If a step has no explicit if conditional, it is assumed to be success(): if at least one previous step has failed in the current step sequence the step will be skipped.

Function steps¶

When the core services encounter a function step, they must publish a ProviderCommand event on the event bus.

Provider plugins will handle this event. More than one provider plugin may answer a given ProviderCommand event.

Upon receiving a corresponding ProviderResult event, the core services should select one (and only one) answer and add the contained sequence of steps to the beginning of the currently processing sequence of steps.
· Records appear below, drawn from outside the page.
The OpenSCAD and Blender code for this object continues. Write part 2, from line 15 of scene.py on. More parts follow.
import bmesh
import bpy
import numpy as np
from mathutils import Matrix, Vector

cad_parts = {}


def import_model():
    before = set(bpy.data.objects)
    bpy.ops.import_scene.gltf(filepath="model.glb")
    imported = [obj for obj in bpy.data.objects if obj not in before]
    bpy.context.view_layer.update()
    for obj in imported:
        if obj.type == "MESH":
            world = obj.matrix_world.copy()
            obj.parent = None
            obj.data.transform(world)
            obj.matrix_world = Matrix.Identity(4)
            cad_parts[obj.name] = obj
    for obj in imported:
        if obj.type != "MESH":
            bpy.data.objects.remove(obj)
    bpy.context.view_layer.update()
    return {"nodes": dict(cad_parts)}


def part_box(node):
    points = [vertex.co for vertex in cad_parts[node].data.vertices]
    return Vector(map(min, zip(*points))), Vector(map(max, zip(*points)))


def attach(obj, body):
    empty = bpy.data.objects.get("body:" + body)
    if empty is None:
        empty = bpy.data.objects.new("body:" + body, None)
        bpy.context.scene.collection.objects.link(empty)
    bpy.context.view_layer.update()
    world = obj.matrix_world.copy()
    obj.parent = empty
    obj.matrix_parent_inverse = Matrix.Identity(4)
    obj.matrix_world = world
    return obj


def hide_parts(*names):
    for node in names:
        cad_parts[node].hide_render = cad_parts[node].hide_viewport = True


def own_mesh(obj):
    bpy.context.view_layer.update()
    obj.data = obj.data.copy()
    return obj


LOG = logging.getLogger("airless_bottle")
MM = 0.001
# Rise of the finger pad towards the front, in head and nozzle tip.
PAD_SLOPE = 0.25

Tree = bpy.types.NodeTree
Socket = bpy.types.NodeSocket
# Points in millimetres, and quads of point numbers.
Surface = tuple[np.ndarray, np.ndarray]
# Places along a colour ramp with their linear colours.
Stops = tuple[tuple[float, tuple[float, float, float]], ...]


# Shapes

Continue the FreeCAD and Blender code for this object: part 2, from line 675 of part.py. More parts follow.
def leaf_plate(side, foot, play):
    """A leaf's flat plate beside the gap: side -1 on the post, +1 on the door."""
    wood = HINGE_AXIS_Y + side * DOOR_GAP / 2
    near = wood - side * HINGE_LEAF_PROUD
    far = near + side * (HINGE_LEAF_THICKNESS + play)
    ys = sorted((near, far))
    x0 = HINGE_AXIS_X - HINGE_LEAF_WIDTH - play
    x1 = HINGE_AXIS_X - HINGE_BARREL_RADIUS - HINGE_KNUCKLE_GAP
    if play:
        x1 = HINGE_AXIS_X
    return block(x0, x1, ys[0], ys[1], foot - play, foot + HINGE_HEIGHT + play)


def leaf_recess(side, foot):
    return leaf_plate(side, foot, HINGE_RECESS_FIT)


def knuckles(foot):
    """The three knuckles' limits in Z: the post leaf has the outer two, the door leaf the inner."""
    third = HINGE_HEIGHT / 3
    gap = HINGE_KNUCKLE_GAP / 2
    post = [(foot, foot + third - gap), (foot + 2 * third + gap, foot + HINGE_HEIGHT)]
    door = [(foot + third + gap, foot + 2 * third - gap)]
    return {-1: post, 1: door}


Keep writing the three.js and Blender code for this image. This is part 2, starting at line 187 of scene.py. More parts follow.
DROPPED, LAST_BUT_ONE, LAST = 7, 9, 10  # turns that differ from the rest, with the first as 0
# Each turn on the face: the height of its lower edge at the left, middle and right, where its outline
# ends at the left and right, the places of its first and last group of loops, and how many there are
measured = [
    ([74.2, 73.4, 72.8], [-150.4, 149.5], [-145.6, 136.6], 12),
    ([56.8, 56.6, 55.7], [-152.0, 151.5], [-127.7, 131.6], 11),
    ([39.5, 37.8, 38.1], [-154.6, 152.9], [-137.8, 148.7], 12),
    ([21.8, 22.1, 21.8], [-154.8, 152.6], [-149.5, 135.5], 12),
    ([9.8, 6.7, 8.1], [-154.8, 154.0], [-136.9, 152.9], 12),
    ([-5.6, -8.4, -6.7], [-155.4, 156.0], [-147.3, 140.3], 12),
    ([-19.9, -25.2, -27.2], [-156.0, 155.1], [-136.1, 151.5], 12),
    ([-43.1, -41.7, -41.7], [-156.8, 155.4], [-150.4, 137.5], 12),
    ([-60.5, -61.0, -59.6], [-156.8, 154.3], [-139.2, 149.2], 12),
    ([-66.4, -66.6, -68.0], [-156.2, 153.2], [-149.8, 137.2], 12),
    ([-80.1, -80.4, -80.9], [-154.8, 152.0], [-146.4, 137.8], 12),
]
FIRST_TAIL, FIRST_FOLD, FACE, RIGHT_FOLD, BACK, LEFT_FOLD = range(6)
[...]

Their working-directory should be joined with the working-directory of the original function step, if any.

Elementary steps¶

When the core services encounter an elementary step, they must publish an ExecutionCommand event on the event bus, enriched with the selected metadata.channel_id. Those ExecutionCommand must contain a metadata.step_sequence_id which must be a non-negative integer, and continuously increasing for a given job.

Only one channel plugin should handle this event.

Upon receiving the corresponding ExecutionResult event, the core services should set the step output and proceed with the remaining steps in the sequence.

If the status section of the ExecutionResult event is not 0, and if the step does not have a continue-on-error: true section, the step will be in a failed state.

Error handling¶

At any time during the processing of a workflow, the core services and the participating plugins may publish ExecutionError events.

Also, ExecutionError events are published by the core services if the specified timeouts are reached.

Upon receiving an ExecutionError event, the core services will cancel the workflow.

Steps in the currently running job(s) that have a conditional that contains always() or failure() should still be processed.

Currently running job(s) last ExecutionCommand should still be published.

Not yet processed jobs that have a conditional that contains always() or failure() should still be processed.

Those ‘cleanup’ events will not change the outcome of the workflow. Depending on the cause of the failure, they may or may not succeed.